The Nova Scotia Pottery Club

By Patricia Cannon

In the hospital’s corridor, hushed voices merge and drift towards the bed. In it lies a solitary figure; brittle and fragile, his torso wrapped and bound by a teal-coloured blanket. The rising warmth from a radiator casts dust upwards and it meets the light from the early morning, forcing its way through a gap in the curtains. He lies confused, unable to sleep and unsure of his surroundings.

Is she next door, he wonders? Where are his keys? He must run to the car. Hurry, hurry, hurry. Work is important, he knows it’s important, and he can’t have his pay docked again. He closes his eyes and looks forward to dinner. Of the kisses on the doorstep and the glass of Scotch, enjoyed in the comfort of his new recliner. But where is she? Perhaps she is gone, he thinks. Perhaps she will visit soon - both feel plausible. He lets his eyelids fall once more but sleep remains out of reach.

Then there is a glimpse of something in memory: the smile of a child and the smell of paint in the master bedroom. How they argued about the colour, he recalls, smiling. The thoughts drift and circle within his tired mind then fade, falling too far from reach. Then they are gone. There is a plastic tumbler of water beside the bed and several polystyrene cups. He cannot remember when he last drank and reaches upwards, straining to pour the now warm water into the vessel. Drops fall on the white bedside cabinet, off-white, uniform and sterile. He notices a pair of slippers poking out from beneath. Perhaps they are his. He does not know.

A clock above ticks slowly. He watches the hands but does not know the direction in which they move. He shuts his eyes once more. He wants to remember.

‘Please, my darling,’ he whispers, ‘please stay a little longer.’

But where her face once was there is now only fog. He raises a hand upwards in hope but it is left untouched. There is a sense of someone speaking and he opens his eyes. A woman stands before him, but it is not her. This woman is younger, dressed in pale blue, a faint smile across her lips. She reaches down and lifts the man’s head, moving his pillow upwards as she does so.

‘Breakfast will be served soon,’ she says. ‘I hope you slept well?’

‘Oh, yes, yes, of course, but I’m sorry,’ he states, in all but a whisper, ‘where am I?’ There is silence.                                                                                                          

‘Where is my wife? I must get to work soon, and we need to take the children to school. Do you know where she is?’ he asks, worry growing in his voice.

‘You’re in hospital, Mr McEwan,’ she says, placing one hand on his.
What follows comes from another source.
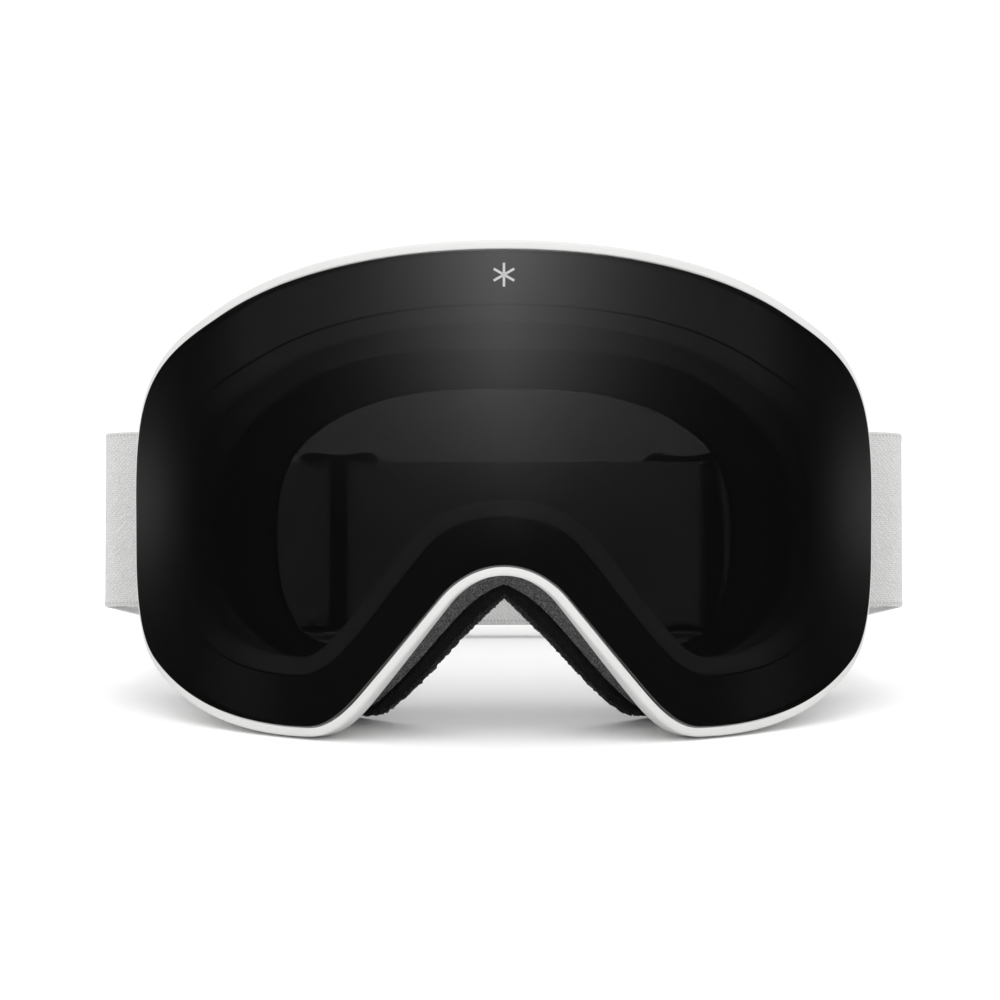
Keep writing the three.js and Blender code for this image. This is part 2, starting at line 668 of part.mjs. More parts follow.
// A slider has three bars on the side of the webbing that is sewn to it, one bridge bar on the other side,
// and rails that join them above and below. The other webbing runs between the bars and the bridge.
function sliderSolid() {
  const barLow = -LAYER_STEP / 2 + HALF + GAP;
  const barHigh = barLow + SLIDER_BAR;
  const bridgeHigh = SLIDER_BACK;
  const bridgeLow = bridgeHigh - SLIDER_BAR;
  const inside = SLIDER_HALF_HEIGHT - SLIDER_RAIL;
  const outside = SLIDER_HALF_HEIGHT;
  const half = SLIDER_HALF_LENGTH;
  const upright = (x0, x1, y0, y1) =>
    block(new THREE.Vector3(x0, y0, -inside - 0.5), new THREE.Vector3(x1, y1, inside + 0.5));

  const bowPlan = new THREE.Shape();
  bowPlan.moveTo(half - 4.6, -inside - 0.5);
  bowPlan.lineTo(half - 2.4, -inside - 0.5);
  bowPlan.quadraticCurveTo(half + 2.4, 0, half - 2.4, inside + 0.5);
  bowPlan.lineTo(half - 4.6, inside + 0.5);
  const bow = new THREE.ExtrudeGeometry(bowPlan, {
    depth: SLIDER_BAR,
    bevelEnabled: false,
    curveSegments: 8,
  })
    .rotateX(Math.PI / 2)
    .translate(0, barHigh, 0);

  const railPlan = new THREE.Shape();
  railPlan.moveTo(-half, inside);
  railPlan.lineTo(half, inside);
  railPlan.quadraticCurveTo(half - 1.5, outside, half - 4, outside);
  railPlan.quadraticCurveTo(0, outside - 1.6, -half + 4, outside);
  railPlan.quadraticCurveTo(-half + 1.5, outside, -half, inside);
  const rail = new THREE.ExtrudeGeometry(railPlan, {
    depth: bridgeHigh - barLow,
    bevelEnabled: false,
    curveSegments: 6,
  })
    .rotateX(Math.PI / 2)
    .translate(0, bridgeHigh, 0);
  const lowerRail = rail.clone().applyMatrix4(new THREE.Matrix4().makeScale(1, 1, -1));

  return [
    rail,
    lowerRail,
    bow,
    upright(-half + 1.2, -half + 4, barLow, barHigh),
    upright(-SLIDER_BRIDGE_HALF, SLIDER_BRIDGE_HALF, barLow, barHigh),
    upright(-SLIDER_BRIDGE_HALF, SLIDER_BRIDGE_HALF, bridgeLow, bridgeHigh),
  ]
    .map(toSolid)
    .reduce((sum, piece) => sum.add(piece));
}

// The left slider is the right one turned half round, so that its bridge is on the inside.
const slider = toGeometry(sliderSolid());
const hem = webbing(hemPath());
const layerMiddle = (STRAP_REAR + OUTER_REAR) / 2;
const SLIDERS = [
  { name: "right", x: RIGHT_SLIDER_X, turn: 0, sewn: "left" },
  { name: "left", x: LEFT_SLIDER_X, turn: Math.PI, sewn: "right" },
];
for (const { name, x, turn, sewn } of SLIDERS) {
  const carriage = new THREE.Group();
  carriage.position.set(x, layerMiddle, 0);
  carriage.rotation.z = turn;
  strap.add(carriage);
  place(carriage, `slider_${name}`, slider, BLACK_PLASTIC);
  place(carriage, `strap_${sewn}_end`, hem, WHITE_WEBBING);
}

// ---------------------------------------------------------------- standing on a surface

// The goggles lean back until the right slider's lower rail touches down with the lobes of the rim.
const railFoot = new THREE.Vector3(0, layerMiddle + SLIDER_BACK, -SLIDER_HALF_HEIGHT);
railFoot.applyMatrix4(strap.matrix);
const corners = frame.getMesh().vertProperties;
let LEAN = 0;
for (let i = 0; i < corners.length; i += 3) {
  const [, y, z] = corners.slice(i, i + 3);
  if (y < railFoot.y) LEAN = Math.max(LEAN, Math.atan2(railFoot.z - z, railFoot.y - y));
}

const part = new THREE.Group();
goggles.rotation.x = -LEAN;
part.add(goggles);
part.updateMatrixWorld(true);
const box = new THREE.Box3().setFromObject(part, true);
goggles.position.set(
  -(box.min.x + box.max.x) / 2,
  -(box.min.y + box.max.y) / 2,
  -box.min.z,
);

export default part;
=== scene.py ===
"""Ski goggles with a cylindrical lens, a white frame, layered face foam and an elastic strap.

Shapes are worked out upright and in millimetres: x to the right as seen from the front, y from the face of
the lens back through the wearer's head, z up. The function `stood` then leans them back and sets them down
where the goggles stand, in metres.
"""

import json
import math

import bmesh
import bpy
import numpy as np
from bpy.props import FloatProperty, FloatVectorProperty, IntProperty, PointerProperty
from bpy.types import Operator, Panel, PropertyGroup
from mathutils import Matrix, Vector


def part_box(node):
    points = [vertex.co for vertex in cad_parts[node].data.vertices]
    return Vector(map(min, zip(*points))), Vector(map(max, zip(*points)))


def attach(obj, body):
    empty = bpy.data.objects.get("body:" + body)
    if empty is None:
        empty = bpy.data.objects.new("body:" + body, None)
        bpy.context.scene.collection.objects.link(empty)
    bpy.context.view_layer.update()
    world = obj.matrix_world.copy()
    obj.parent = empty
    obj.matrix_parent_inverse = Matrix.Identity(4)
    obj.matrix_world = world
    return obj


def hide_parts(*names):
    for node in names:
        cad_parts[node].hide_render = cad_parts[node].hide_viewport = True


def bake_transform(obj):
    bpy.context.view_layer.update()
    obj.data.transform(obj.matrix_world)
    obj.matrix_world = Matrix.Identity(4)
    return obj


bl_info = {
    "name": "Ski Goggles",
    "version": (1, 0, 0),
    "blender": (4, 5, 0),
    "location": "3D View > Sidebar > Goggles",
    "description": "Builds the surfaces and finishes of a pair of ski goggles round their frame",
    "category": "Object",
}

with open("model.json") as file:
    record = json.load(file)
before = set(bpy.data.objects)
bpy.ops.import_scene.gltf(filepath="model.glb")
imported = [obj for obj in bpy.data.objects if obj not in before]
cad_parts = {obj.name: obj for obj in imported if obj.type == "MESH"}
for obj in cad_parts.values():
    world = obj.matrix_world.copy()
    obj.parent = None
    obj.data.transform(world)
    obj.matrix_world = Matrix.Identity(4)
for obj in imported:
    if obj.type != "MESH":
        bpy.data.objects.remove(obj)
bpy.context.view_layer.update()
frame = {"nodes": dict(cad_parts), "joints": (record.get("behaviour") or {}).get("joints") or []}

MM = 0.001

# ---------------------------------------------------------------- sizes of the goggles, in millimetres

LENS_RADIUS = 100.0
LENS_THICKNESS = 1.6
INNER_LENS_THICKNESS = 1.0
LENS_GAP = 0.3
SPACER_THICKNESS = 5.0
SPACER_WIDTH = 4.0
EDGE_CLEARANCE = 0.4
RIM_WIDTH = 2.4
RIM_SETBACK = 0.7
WALL_THICKNESS = 2.2
FLANGE_THICKNESS = 2.0
CARRIER_THICKNESS = 2.7
SEAT_FRONT = LENS_THICKNESS + LENS_GAP + CARRIER_THICKNESS + LENS_GAP
SEAT_DEPTH = 3.0
SEAT_BACK = SEAT_FRONT + SEAT_DEPTH
INNER_LENS_FRONT = LENS_THICKNESS + LENS_GAP + SPACER_THICKNESS + LENS_GAP

FACE_DEPTH = 29.0
FACE_BEND = 81.0
NOSE_RELIEF = 16.0
NOSE_HALF_WIDTH = 14.0
NOSE_FLARE = 0.5

BASE_FOAM = 8.0
SOFT_FOAM = 5.4
FLEECE = 1.6
FOAM_DEPTH = BASE_FOAM + SOFT_FOAM + FLEECE

STRAP_WIDTH = 42.0
STRAP_THICKNESS = 1.4
STRAP_REAR = 168.0
STRAP_SLOPE = math.radians(3.87)
STRAP_HEIGHT = 0.3
STRAP_BULGE = 11.8
STRAP_SPLAY = math.radians(70)
STRAP_TOE_IN = math.radians(7)
STRAP_TEMPLE_BEND = 5.0
STRAP_REAR_BEND = 18.0
STRAP_TAIL = 7.0
SIDE_SPLIT = 0.55
ANCHOR_REACH = 6.5
ANCHOR_SETBACK = 3.5
ANCHOR_ROOT = 0.35
ANCHOR_BAR_RADIUS = 1.5
ANCHOR_ARM = 3.2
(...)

It is warm and thin; delicate like that of a child. ‘Your daughter will visit after breakfast, so you can look forward to that,’ she smiles. He senses the comfort in her voice, but it does not reach him.
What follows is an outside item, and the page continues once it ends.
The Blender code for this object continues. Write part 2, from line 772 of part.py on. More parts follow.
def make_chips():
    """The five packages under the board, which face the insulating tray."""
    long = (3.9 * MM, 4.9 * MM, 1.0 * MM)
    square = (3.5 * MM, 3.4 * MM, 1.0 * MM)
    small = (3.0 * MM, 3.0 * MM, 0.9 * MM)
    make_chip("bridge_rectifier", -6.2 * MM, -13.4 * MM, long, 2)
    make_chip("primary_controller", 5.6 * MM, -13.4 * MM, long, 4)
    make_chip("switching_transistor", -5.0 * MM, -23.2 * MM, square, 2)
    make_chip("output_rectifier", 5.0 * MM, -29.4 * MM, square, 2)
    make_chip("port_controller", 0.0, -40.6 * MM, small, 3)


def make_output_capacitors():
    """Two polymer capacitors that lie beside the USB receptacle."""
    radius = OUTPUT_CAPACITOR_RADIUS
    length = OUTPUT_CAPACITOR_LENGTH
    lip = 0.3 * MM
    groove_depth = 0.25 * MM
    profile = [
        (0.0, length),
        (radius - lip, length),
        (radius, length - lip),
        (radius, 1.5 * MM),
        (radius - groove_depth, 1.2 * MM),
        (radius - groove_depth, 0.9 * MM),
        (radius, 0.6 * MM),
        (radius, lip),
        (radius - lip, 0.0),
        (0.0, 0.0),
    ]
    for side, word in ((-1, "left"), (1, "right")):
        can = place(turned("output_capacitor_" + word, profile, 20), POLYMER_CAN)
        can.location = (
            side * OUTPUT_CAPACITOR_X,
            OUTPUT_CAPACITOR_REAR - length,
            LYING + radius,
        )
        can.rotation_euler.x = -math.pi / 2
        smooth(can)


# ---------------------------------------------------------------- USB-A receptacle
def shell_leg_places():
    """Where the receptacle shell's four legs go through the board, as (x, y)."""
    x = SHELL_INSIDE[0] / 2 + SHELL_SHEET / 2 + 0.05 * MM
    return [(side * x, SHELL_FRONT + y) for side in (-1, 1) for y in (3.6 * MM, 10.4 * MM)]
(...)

‘Of course, yes, the hospital…yes, that’s right, I had a fall…and my daughter, yes, that’s right, that’s right,’ he pauses, looking beyond her eyes and again to the face of the clock. To him, the hands now cease to move.

He looks at his own, white as paper. Are they truly his, he wonders?

There was a garden once. Perhaps it is still there. He climbed its trees and picked apples from where they fell each autumn, red and welcoming. They too had a garden. A garden where she sang and they danced together, moving in harmony across the seasons. But the seasons cannot be halted.

‘Dad,’ calls a faint voice from the bedside. A hand reaches down to smooth his hair, and he feels the tender lips of his daughter as they meet his forehead. He keeps his eyes closed, squeezes them shut in the hope a memory will come. He held her as a child in a hospital just like this. He was a father. He pulled her close into his chest and cried tears of joy. Now it is she who holds him, wrapped in a mixture of fear and sadness.

‘Are we in Can…a…da?’ he stammers.

He opens his eyes and looks again at his hands. His mind races. Why must he always look! He grows angry at the confusion. Whose hands are these if not his own? These hands, with veins like rivers, blue and pressed against the skin, crossing and moving upwards. Where do they go? Will they take him away from here?

‘We’re in Scotland, dad. Scotland. We’ve never been to Canada. I’ve left your list by your bed that you can read when you’re ready, or we can go over it now if you want?’ she asks.

‘No, no, dear, that’s okay. We’re in Scotland, that’s right. Scotland. I understand now,’ he says, rushed and confused.

‘You’ve had a fall, dad, but when you’re feeling better, we’ll take you back to the home. Just in a few days, only when you’re feeling ready,’ she says.

He places his head against the pillow and nods.

‘Scotland,’ he repeats, softly, before the word vanishes as quickly as it was said.

Above him the clock ticks on, though he gives it no further thought. Time has no meaning here and it marks the lives of others.

He closes his eyes and tries to think of his wife. Of her smell and her laugh. But the memories fail to come.

‘Breakfast soon,’ he whispers, to no one in particular, ‘then we’ll go to the pottery club.’

The clock ticks on and somewhere far away from where he lies, morning begins.